-- START --

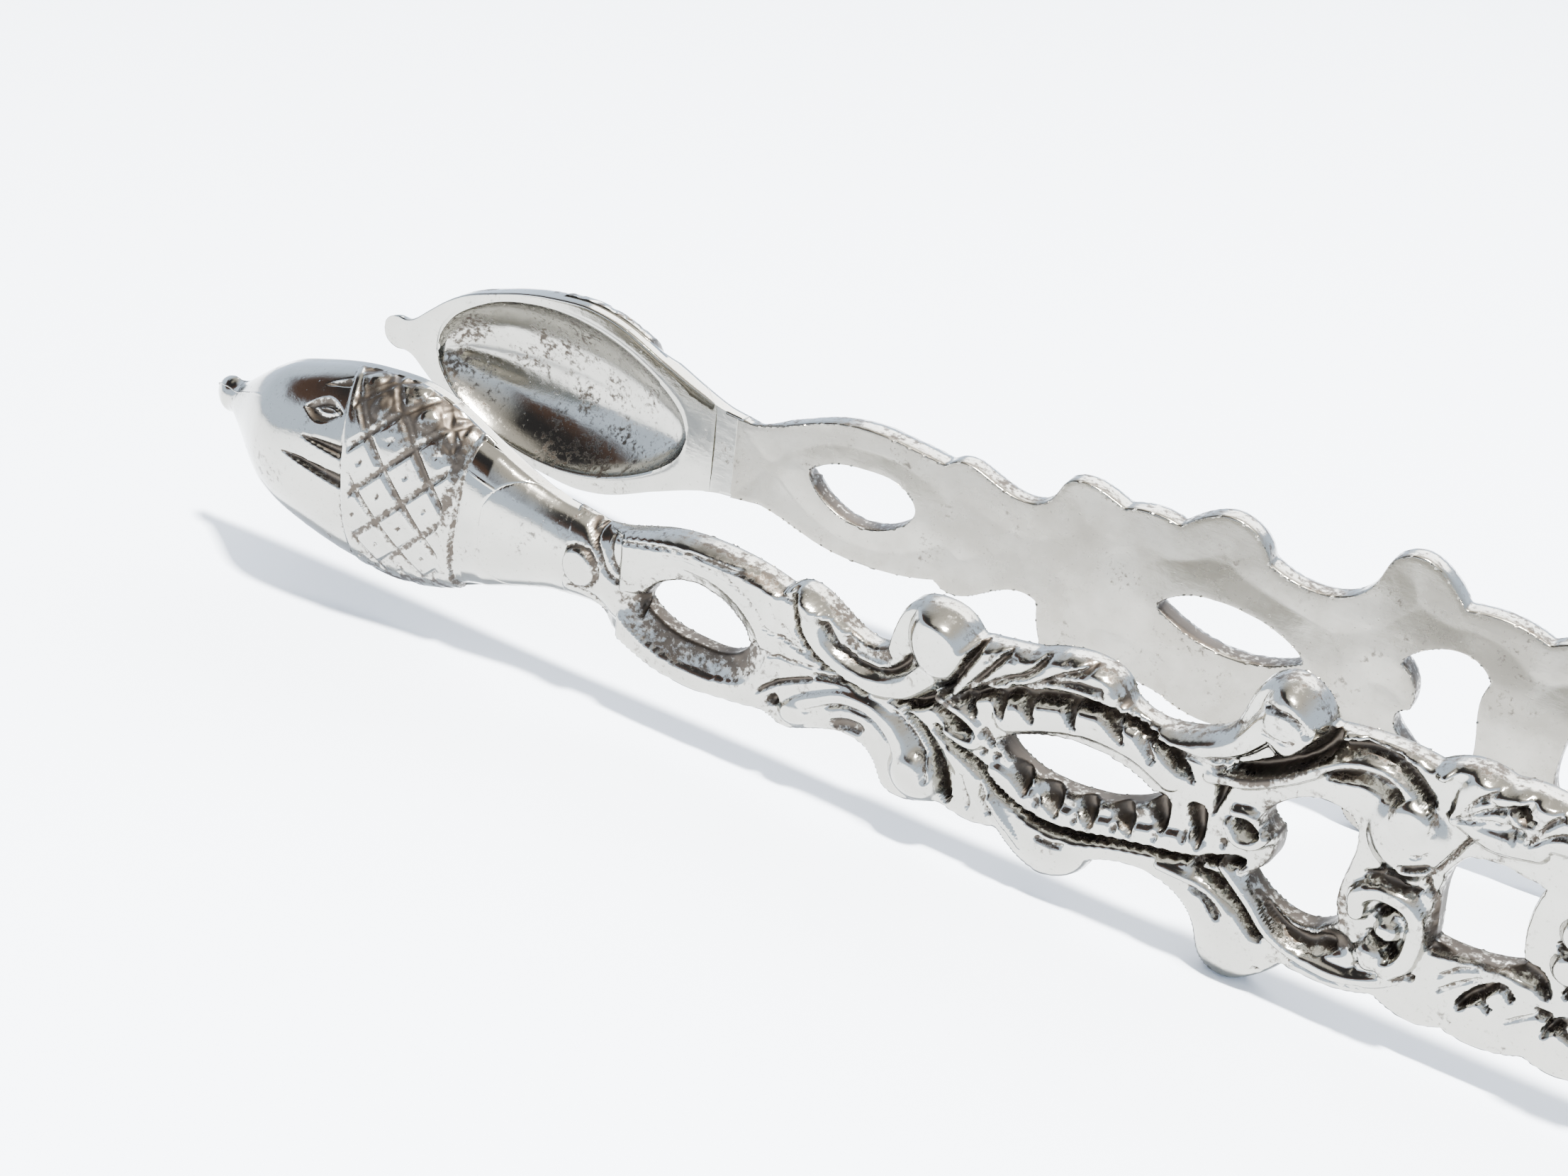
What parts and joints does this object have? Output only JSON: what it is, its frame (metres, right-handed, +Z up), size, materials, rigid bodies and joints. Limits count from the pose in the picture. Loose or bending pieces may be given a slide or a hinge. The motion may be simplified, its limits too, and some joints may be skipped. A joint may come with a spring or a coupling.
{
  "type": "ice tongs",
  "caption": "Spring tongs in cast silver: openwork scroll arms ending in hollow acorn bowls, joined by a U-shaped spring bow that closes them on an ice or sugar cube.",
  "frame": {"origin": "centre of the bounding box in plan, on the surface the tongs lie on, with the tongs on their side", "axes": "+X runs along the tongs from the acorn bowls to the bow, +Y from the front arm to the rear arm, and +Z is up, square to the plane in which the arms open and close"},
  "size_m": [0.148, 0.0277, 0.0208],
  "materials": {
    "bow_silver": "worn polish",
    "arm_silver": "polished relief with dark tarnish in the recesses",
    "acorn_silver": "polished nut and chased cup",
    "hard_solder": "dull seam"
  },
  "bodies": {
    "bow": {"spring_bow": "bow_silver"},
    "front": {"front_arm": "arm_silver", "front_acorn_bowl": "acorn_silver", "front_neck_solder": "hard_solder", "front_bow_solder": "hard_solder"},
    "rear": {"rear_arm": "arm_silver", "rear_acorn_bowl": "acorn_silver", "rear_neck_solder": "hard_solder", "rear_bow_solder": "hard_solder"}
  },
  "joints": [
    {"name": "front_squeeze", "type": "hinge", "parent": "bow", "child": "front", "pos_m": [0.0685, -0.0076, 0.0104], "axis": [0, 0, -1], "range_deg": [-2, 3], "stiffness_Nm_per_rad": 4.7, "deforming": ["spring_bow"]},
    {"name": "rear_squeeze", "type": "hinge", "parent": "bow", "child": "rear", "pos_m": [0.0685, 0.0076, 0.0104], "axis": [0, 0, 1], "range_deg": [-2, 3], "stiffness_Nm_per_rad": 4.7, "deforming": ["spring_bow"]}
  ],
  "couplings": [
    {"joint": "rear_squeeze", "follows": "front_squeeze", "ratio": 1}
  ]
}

-- END --

## WHAT YOU ARE ASKED TO DO
Please quote the data above in full, with no line missing.

## FINISHED EXERCISE
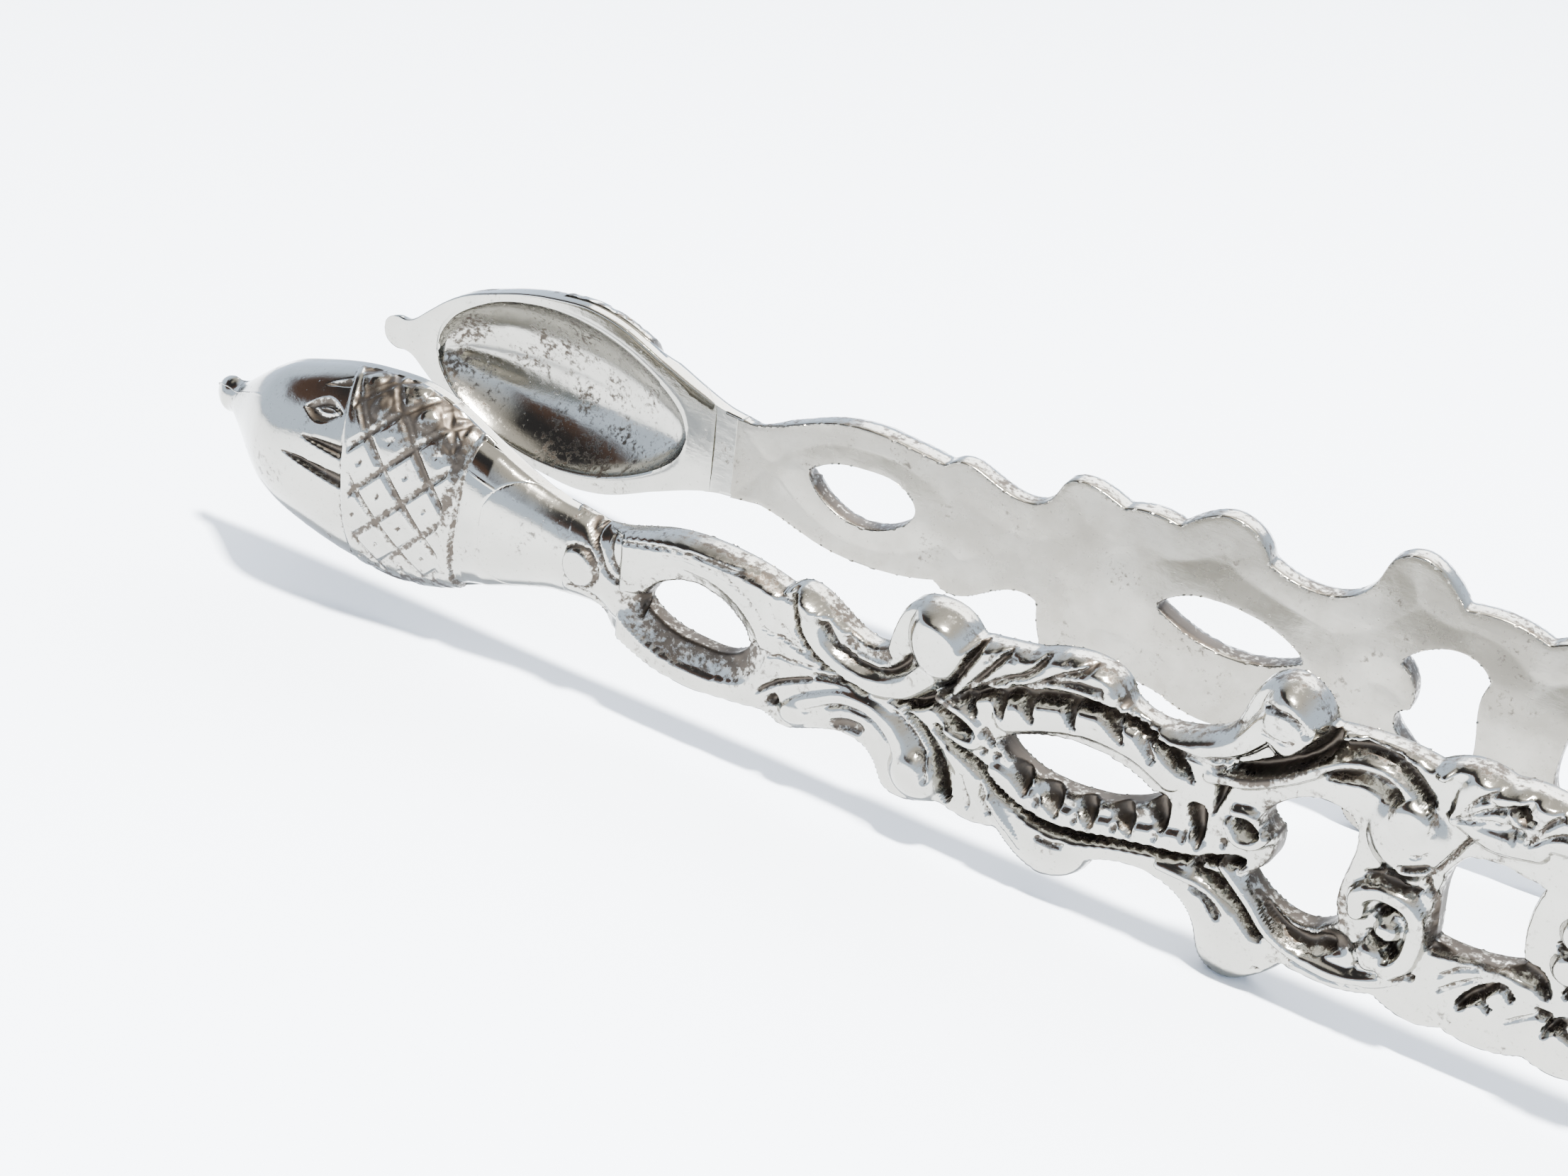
What parts and joints does this object have? Output only JSON: what it is, its frame (metres, right-handed, +Z up), size, materials, rigid bodies and joints. Limits count from the pose in the picture. Loose or bending pieces may be given a slide or a hinge. The motion may be simplified, its limits too, and some joints may be skipped. A joint may come with a spring or a coupling.
{
  "type": "ice tongs",
  "caption": "Spring tongs in cast silver: openwork scroll arms ending in hollow acorn bowls, joined by a U-shaped spring bow that closes them on an ice or sugar cube.",
  "frame": {"origin": "centre of the bounding box in plan, on the surface the tongs lie on, with the tongs on their side", "axes": "+X runs along the tongs from the acorn bowls to the bow, +Y from the front arm to the rear arm, and +Z is up, square to the plane in which the arms open and close"},
  "size_m": [0.148, 0.0277, 0.0208],
  "materials": {
    "bow_silver": "worn polish",
    "arm_silver": "polished relief with dark tarnish in the recesses",
    "acorn_silver": "polished nut and chased cup",
    "hard_solder": "dull seam"
  },
  "bodies": {
    "bow": {"spring_bow": "bow_silver"},
    "front": {"front_arm": "arm_silver", "front_acorn_bowl": "acorn_silver", "front_neck_solder": "hard_solder", "front_bow_solder": "hard_solder"},
    "rear": {"rear_arm": "arm_silver", "rear_acorn_bowl": "acorn_silver", "rear_neck_solder": "hard_solder", "rear_bow_solder": "hard_solder"}
  },
  "joints": [
    {"name": "front_squeeze", "type": "hinge", "parent": "bow", "child": "front", "pos_m": [0.0685, -0.0076, 0.0104], "axis": [0, 0, -1], "range_deg": [-2, 3], "stiffness_Nm_per_rad": 4.7, "deforming": ["spring_bow"]},
    {"name": "rear_squeeze", "type": "hinge", "parent": "bow", "child": "rear", "pos_m": [0.0685, 0.0076, 0.0104], "axis": [0, 0, 1], "range_deg": [-2, 3], "stiffness_Nm_per_rad": 4.7, "deforming": ["spring_bow"]}
  ],
  "couplings": [
    {"joint": "rear_squeeze", "follows": "front_squeeze", "ratio": 1}
  ]
}